What you need to do →
Extract the listing below in full, unchanged.
=-=-=-=-=
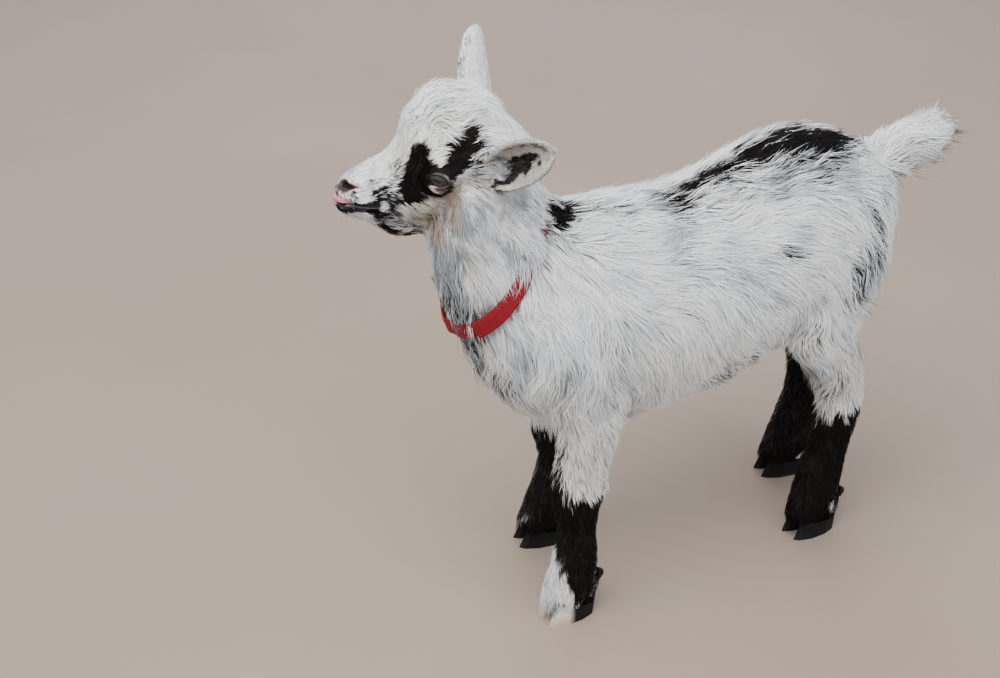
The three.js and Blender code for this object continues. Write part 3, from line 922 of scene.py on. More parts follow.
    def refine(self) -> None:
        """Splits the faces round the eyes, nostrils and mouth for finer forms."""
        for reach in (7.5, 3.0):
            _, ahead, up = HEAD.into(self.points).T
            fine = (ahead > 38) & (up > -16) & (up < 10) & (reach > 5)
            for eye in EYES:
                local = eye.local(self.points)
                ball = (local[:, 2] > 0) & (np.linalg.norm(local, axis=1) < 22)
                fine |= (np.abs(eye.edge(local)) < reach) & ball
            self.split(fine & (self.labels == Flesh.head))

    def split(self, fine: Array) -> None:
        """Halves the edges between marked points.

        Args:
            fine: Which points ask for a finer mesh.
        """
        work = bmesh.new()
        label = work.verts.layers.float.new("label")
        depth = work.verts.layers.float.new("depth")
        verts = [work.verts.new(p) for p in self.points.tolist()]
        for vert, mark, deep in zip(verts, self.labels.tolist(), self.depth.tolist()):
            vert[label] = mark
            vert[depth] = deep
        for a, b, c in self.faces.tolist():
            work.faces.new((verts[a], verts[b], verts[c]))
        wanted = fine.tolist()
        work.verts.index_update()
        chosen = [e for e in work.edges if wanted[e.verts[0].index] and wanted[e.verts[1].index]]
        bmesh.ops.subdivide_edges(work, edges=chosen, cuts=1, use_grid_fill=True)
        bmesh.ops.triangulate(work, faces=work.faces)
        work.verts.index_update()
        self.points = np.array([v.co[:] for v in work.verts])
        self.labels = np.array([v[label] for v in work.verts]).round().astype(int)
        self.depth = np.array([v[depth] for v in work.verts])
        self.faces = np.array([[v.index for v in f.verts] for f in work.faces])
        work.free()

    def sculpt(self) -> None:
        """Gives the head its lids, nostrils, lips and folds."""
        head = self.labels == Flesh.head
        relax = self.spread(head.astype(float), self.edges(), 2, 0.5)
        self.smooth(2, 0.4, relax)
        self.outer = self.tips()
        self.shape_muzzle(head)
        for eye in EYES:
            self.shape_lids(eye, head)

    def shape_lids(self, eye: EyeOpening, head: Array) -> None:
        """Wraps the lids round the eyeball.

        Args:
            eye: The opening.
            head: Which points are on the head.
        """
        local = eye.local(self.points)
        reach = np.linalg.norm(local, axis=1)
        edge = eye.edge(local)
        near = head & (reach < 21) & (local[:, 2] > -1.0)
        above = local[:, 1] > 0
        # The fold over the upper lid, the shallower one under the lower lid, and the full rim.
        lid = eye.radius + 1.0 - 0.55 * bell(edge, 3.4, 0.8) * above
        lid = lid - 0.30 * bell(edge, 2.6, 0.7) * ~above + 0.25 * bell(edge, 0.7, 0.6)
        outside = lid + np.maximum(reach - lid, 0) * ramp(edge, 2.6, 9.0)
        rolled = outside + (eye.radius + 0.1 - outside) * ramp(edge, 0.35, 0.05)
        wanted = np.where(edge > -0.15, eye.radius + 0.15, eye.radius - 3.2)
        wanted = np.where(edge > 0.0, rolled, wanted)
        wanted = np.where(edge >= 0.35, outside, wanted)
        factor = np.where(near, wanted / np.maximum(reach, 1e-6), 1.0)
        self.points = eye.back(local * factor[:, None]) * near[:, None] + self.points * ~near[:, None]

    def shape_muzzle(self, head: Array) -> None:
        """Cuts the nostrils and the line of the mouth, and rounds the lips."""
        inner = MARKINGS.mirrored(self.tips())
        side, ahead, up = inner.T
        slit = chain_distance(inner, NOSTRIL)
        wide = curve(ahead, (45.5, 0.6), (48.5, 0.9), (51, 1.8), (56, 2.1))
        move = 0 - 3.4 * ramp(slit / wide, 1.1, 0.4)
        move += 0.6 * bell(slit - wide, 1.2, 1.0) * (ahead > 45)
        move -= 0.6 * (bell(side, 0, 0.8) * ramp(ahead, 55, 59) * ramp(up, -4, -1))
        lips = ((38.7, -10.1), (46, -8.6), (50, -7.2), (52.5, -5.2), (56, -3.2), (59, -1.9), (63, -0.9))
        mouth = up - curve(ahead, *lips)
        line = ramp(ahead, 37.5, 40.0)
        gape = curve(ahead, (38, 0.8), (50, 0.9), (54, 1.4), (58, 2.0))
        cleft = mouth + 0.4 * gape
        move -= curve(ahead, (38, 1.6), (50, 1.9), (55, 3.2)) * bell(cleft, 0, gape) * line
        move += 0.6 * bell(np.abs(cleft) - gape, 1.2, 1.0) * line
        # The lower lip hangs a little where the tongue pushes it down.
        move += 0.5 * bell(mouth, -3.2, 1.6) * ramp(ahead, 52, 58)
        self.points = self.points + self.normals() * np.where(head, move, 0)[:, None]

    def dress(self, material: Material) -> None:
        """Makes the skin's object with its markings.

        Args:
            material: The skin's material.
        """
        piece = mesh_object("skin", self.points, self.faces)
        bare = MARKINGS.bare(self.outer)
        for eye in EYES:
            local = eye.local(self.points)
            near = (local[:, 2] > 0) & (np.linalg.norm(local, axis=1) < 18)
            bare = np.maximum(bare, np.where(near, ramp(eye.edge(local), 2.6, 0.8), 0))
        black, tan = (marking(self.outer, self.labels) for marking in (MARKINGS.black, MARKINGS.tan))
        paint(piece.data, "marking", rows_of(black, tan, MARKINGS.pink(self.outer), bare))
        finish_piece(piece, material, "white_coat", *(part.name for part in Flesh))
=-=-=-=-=
Task result →
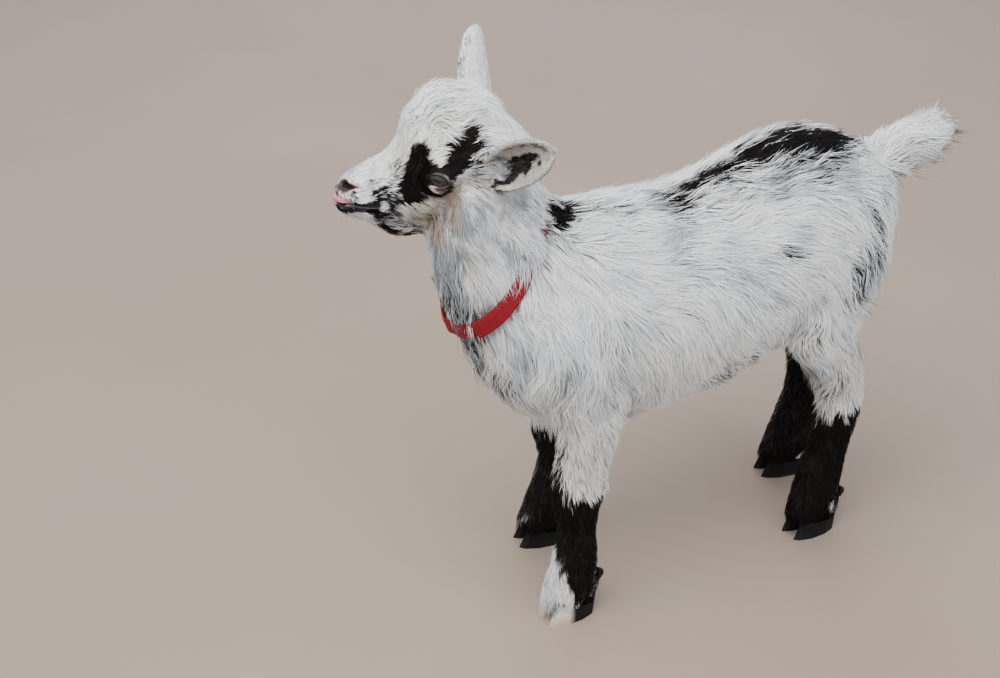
The three.js and Blender code for this object continues. Write part 3, from line 922 of scene.py on. More parts follow.
    def refine(self) -> None:
        """Splits the faces round the eyes, nostrils and mouth for finer forms."""
        for reach in (7.5, 3.0):
            _, ahead, up = HEAD.into(self.points).T
            fine = (ahead > 38) & (up > -16) & (up < 10) & (reach > 5)
            for eye in EYES:
                local = eye.local(self.points)
                ball = (local[:, 2] > 0) & (np.linalg.norm(local, axis=1) < 22)
                fine |= (np.abs(eye.edge(local)) < reach) & ball
            self.split(fine & (self.labels == Flesh.head))

    def split(self, fine: Array) -> None:
        """Halves the edges between marked points.

        Args:
            fine: Which points ask for a finer mesh.
        """
        work = bmesh.new()
        label = work.verts.layers.float.new("label")
        depth = work.verts.layers.float.new("depth")
        verts = [work.verts.new(p) for p in self.points.tolist()]
        for vert, mark, deep in zip(verts, self.labels.tolist(), self.depth.tolist()):
            vert[label] = mark
            vert[depth] = deep
        for a, b, c in self.faces.tolist():
            work.faces.new((verts[a], verts[b], verts[c]))
        wanted = fine.tolist()
        work.verts.index_update()
        chosen = [e for e in work.edges if wanted[e.verts[0].index] and wanted[e.verts[1].index]]
        bmesh.ops.subdivide_edges(work, edges=chosen, cuts=1, use_grid_fill=True)
        bmesh.ops.triangulate(work, faces=work.faces)
        work.verts.index_update()
        self.points = np.array([v.co[:] for v in work.verts])
        self.labels = np.array([v[label] for v in work.verts]).round().astype(int)
        self.depth = np.array([v[depth] for v in work.verts])
        self.faces = np.array([[v.index for v in f.verts] for f in work.faces])
        work.free()

    def sculpt(self) -> None:
        """Gives the head its lids, nostrils, lips and folds."""
        head = self.labels == Flesh.head
        relax = self.spread(head.astype(float), self.edges(), 2, 0.5)
        self.smooth(2, 0.4, relax)
        self.outer = self.tips()
        self.shape_muzzle(head)
        for eye in EYES:
            self.shape_lids(eye, head)

    def shape_lids(self, eye: EyeOpening, head: Array) -> None:
        """Wraps the lids round the eyeball.

        Args:
            eye: The opening.
            head: Which points are on the head.
        """
        local = eye.local(self.points)
        reach = np.linalg.norm(local, axis=1)
        edge = eye.edge(local)
        near = head & (reach < 21) & (local[:, 2] > -1.0)
        above = local[:, 1] > 0
        # The fold over the upper lid, the shallower one under the lower lid, and the full rim.
        lid = eye.radius + 1.0 - 0.55 * bell(edge, 3.4, 0.8) * above
        lid = lid - 0.30 * bell(edge, 2.6, 0.7) * ~above + 0.25 * bell(edge, 0.7, 0.6)
        outside = lid + np.maximum(reach - lid, 0) * ramp(edge, 2.6, 9.0)
        rolled = outside + (eye.radius + 0.1 - outside) * ramp(edge, 0.35, 0.05)
        wanted = np.where(edge > -0.15, eye.radius + 0.15, eye.radius - 3.2)
        wanted = np.where(edge > 0.0, rolled, wanted)
        wanted = np.where(edge >= 0.35, outside, wanted)
        factor = np.where(near, wanted / np.maximum(reach, 1e-6), 1.0)
        self.points = eye.back(local * factor[:, None]) * near[:, None] + self.points * ~near[:, None]

    def shape_muzzle(self, head: Array) -> None:
        """Cuts the nostrils and the line of the mouth, and rounds the lips."""
        inner = MARKINGS.mirrored(self.tips())
        side, ahead, up = inner.T
        slit = chain_distance(inner, NOSTRIL)
        wide = curve(ahead, (45.5, 0.6), (48.5, 0.9), (51, 1.8), (56, 2.1))
        move = 0 - 3.4 * ramp(slit / wide, 1.1, 0.4)
        move += 0.6 * bell(slit - wide, 1.2, 1.0) * (ahead > 45)
        move -= 0.6 * (bell(side, 0, 0.8) * ramp(ahead, 55, 59) * ramp(up, -4, -1))
        lips = ((38.7, -10.1), (46, -8.6), (50, -7.2), (52.5, -5.2), (56, -3.2), (59, -1.9), (63, -0.9))
        mouth = up - curve(ahead, *lips)
        line = ramp(ahead, 37.5, 40.0)
        gape = curve(ahead, (38, 0.8), (50, 0.9), (54, 1.4), (58, 2.0))
        cleft = mouth + 0.4 * gape
        move -= curve(ahead, (38, 1.6), (50, 1.9), (55, 3.2)) * bell(cleft, 0, gape) * line
        move += 0.6 * bell(np.abs(cleft) - gape, 1.2, 1.0) * line
        # The lower lip hangs a little where the tongue pushes it down.
        move += 0.5 * bell(mouth, -3.2, 1.6) * ramp(ahead, 52, 58)
        self.points = self.points + self.normals() * np.where(head, move, 0)[:, None]

    def dress(self, material: Material) -> None:
        """Makes the skin's object with its markings.

        Args:
            material: The skin's material.
        """
        piece = mesh_object("skin", self.points, self.faces)
        bare = MARKINGS.bare(self.outer)
        for eye in EYES:
            local = eye.local(self.points)
            near = (local[:, 2] > 0) & (np.linalg.norm(local, axis=1) < 18)
            bare = np.maximum(bare, np.where(near, ramp(eye.edge(local), 2.6, 0.8), 0))
        black, tan = (marking(self.outer, self.labels) for marking in (MARKINGS.black, MARKINGS.tan))
        paint(piece.data, "marking", rows_of(black, tan, MARKINGS.pink(self.outer), bare))
        finish_piece(piece, material, "white_coat", *(part.name for part in Flesh))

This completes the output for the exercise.